Carbon-based stimuli-responsive nanomaterials: classification and application

Carbon-based stimuli-responsive nanomaterials are gaining much attention due to their versatility, including disease diagnosis and treatment. They work under endogenous (pH, temperature, enzyme, and redox) or exogenous (temperature, light, magnetic field, ultrasound) stimuli. Carbon-based stimuli-responsive nanomaterials can be used as smart materials with dynamically tunable physicochemical properties in response to changes in internal or external environmental stimuli. Their diverse combinations of nanostructures and molecular designs, as well as functional complexes with different carriers, create new opportunities for the development of advanced smart nanomaterials.

A research team from the Beijing Institute of Technology review the classification and application of carbon-based stimuli-responsive nanomaterials, based on their microstructures and properties, and discuss the applications of carbon-based stimuli-responsive nanomaterials in probes, bioimaging, tumor therapy, and other fields. Finally, they analyze and summarize the advantages and disadvantages of carbon-based stimuli-responsive nanomaterials and provide an outlook on their application prospects.

They published their recommendations in Cyborg and Bionic Systems, on Mar 9.
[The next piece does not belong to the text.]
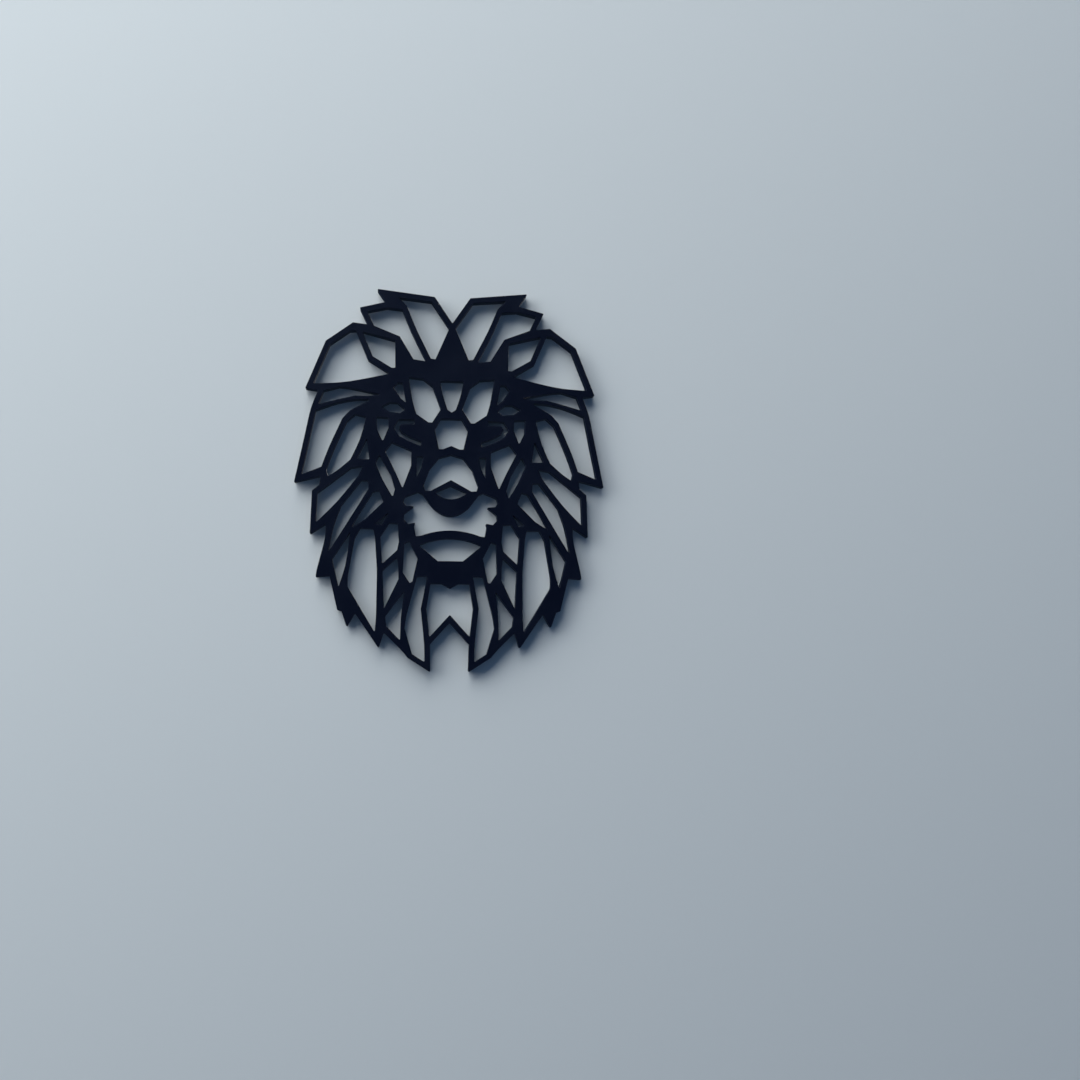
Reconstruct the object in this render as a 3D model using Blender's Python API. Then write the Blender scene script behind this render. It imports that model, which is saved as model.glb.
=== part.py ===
"""Lion wall sculpture: one flat openwork plate, drawn like a leaded window.

Half of the face is a net of joints where bars meet. Cells are rings of joints,
and each opening is its ring drawn in by half a bar. The other half is the mirror
image. X is the viewer's right, Z is up, the face looks along -Y, and the origin
is on the back of the solid forehead, where the plate is fixed.
"""
import bpy
import bmesh
from mathutils import Vector
from mathutils.geometry import delaunay_2d_cdt

MM = 0.001
BAR = 2.8            # width of a bar whose two openings share its joints, mm
THICKNESS = 5.0      # depth of the plate, mm
EYE_SLOT = 2.3       # width of the slit that draws the eye, mm
ARC_STEPS = 8        # straight pieces in half of a curved lip
MEET = 1e-6          # distance below which two corners count as one, mm
PLASTIC = (0.012, 0.013, 0.018, 1.0)
PLASTIC_ROUGHNESS = 0.6

# Where bars meet, as (out from the middle line, up from the mount) in mm.
CROWN = {
    "crown_notch": (0.0, 19.9), "crown_top": (10.2, 35.1), "crown_fork": (32.3, 37.3),
    "top_lock_tip": (37.0, 38.0), "top_lock_under": (32.9, 31.9),
    "lock_split": (25.2, 30.3), "lock_waist": (20.2, 18.0), "lock_foot": (12.0, 1.8),
    "peak_foot": (7.9, 1.3), "band_corner": (11.0, -0.2), "side_lock_bend": (34.2, 31.2),
    "side_lock_tip": (46.6, 28.4), "side_lock_root": (42.0, 18.7), "ear_front": (28.5, 13.4),
    "band_top": (21.1, 1.2),
}
EAR = {
    "ear_top": (51.6, 19.8), "ear_crest": (49.4, 18.6), "ear_shoulder": (54.0, 18.0),
    "ear_side": (64.7, 10.1), "ear_tip": (74.0, -13.4), "ear_sill_out": (57.8, -12.5),
    "ear_sill_in": (46.7, -10.4), "ear_sill_end": (28.8, -6.1), "ear_fold": (42.6, 2.5),
    "ear_hollow": (32.0, -3.8), "ear_heel": (28.3, -3.8), "ear_notch": (67.4, -14.4),
    "strand_tip": (29.0, -17.0), "strand_top": (52.8, -12.3), "strand_crest": (58.5, -11.8),
    "strand_low": (59.9, -21.5), "strand_mid": (50.0, -19.1), "strand_under": (43.5, -19.2),
    "shoulder": (71.5, -24.9),
}
MANE = {
    "wide_lock_root": (42.0, -18.0), "wide_lock_rise": (50.5, -18.3),
    "wide_lock_brow": (60.2, -20.4), "wide_lock_side": (74.4, -40.0),
    "wide_lock_tip": (78.8, -62.0), "wide_lock_under": (65.5, -58.5),
    "wide_lock_bend": (52.0, -26.8), "wide_lock_fold": (47.7, -24.2),
    "wide_lock_heel": (41.8, -21.2), "wide_split_top": (55.4, -30.6),
    "wide_split_mid": (62.2, -46.2), "wide_split_low": (65.8, -56.6),
    "long_lock_root": (42.7, -27.9), "long_lock_top": (50.2, -25.9),
    "long_lock_tip": (64.3, -62.7), "long_lock_under": (57.7, -58.3),
    "long_lock_heel": (51.0, -52.3), "long_lock_flank": (46.0, -41.5),
    "temple_top": (43.0, -35.0), "temple_low": (40.9, -52.6),
    "low_lock_root": (43.3, -52.9), "low_lock_brow": (52.2, -54.5),
    "low_lock_notch": (66.5, -65.7), "low_lock_corner": (70.0, -68.6),
    "low_lock_tip": (70.6, -88.0), "low_lock_under": (62.5, -82.6),
    "low_split_in": (46.9, -60.8), "low_split_mid": (57.6, -74.8),
    "blade_root": (41.5, -60.9), "blade_side": (61.2, -84.6), "blade_flank": (62.8, -92.5),
    "blade_point": (65.0, -104.6), "blade_split": (60.0, -98.3),
    "spur_side": (66.9, -109.4), "spur_tip": (67.1, -111.1), "spur_root": (60.6, -110.5),
    "tuft_one": (56.3, -128.2), "tuft_one_in": (54.2, -128.9),
    "tuft_two": (52.2, -134.7), "tuft_root": (48.5, -128.3),
}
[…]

The authors classify carbon-based nanomaterials into 3 main categories: carbon nanotubes, carbon nanospheres, and carbon nanofibers. At the same time, several carbon-based stimuli-responsive nanomaterials involved in the research at the frontier of science and engineering are listed, and more specific differences are reflected in the synthesis and preparation methods of various carbon nanomaterials.

Then, the authors list the applications of carbon-based stimuli-responsive materials in the field of probes, bioimaging, and tumor therapy. Carbon-based nanomaterials are used in anti-counterfeiting and optical imaging applications due to their unique optical properties. Conjugation with different targeted detection reagents can increase the sensitivity of carbon-based nanomaterials. Carbon-based nanomaterials can also be used as drug delivery carriers or therapeutic reagents (photothermal, photodynamic, chemotherapy, etc.) for disease treatment.

Finally, the authors discuss the limitations of the development of carbon-based stimuli-responsive materials and the future perspective. Carbon-based stimuli-responsive materials not only have excellent physical and chemical properties, but also can be combined with other polymers for functionalization, and become excellent carriers for drug delivery and cancer treatment. At present, the safety of carbon-based stimuli-responsive materials is unknown because of the lack of key evidence in medical clinical experiments. To better reduce the controversy of carbon-based stimuli-responsive materials and increase credibility, it is necessary to conduct in-depth research on toxicology, pathology, and biodynamics.

This review summarizes the classification of carbon-based stimuli-responsive materials and their application in the field of biology and chemistry, and discusses the existing defects and future development of them. In general, many studies have shown that carbon-based stimuli-responsive materials play an important role in the biomedical field through hybridization. However, to better reduce the controversy of them and improve their credibility, it is necessary to conduct in-depth research on toxicology and pathology. In the future, researchers are expected to develop new synthetic methods or create new composite materials to improve the safety of carbon-based stimuli-responsive materials and make them more beneficial to human life.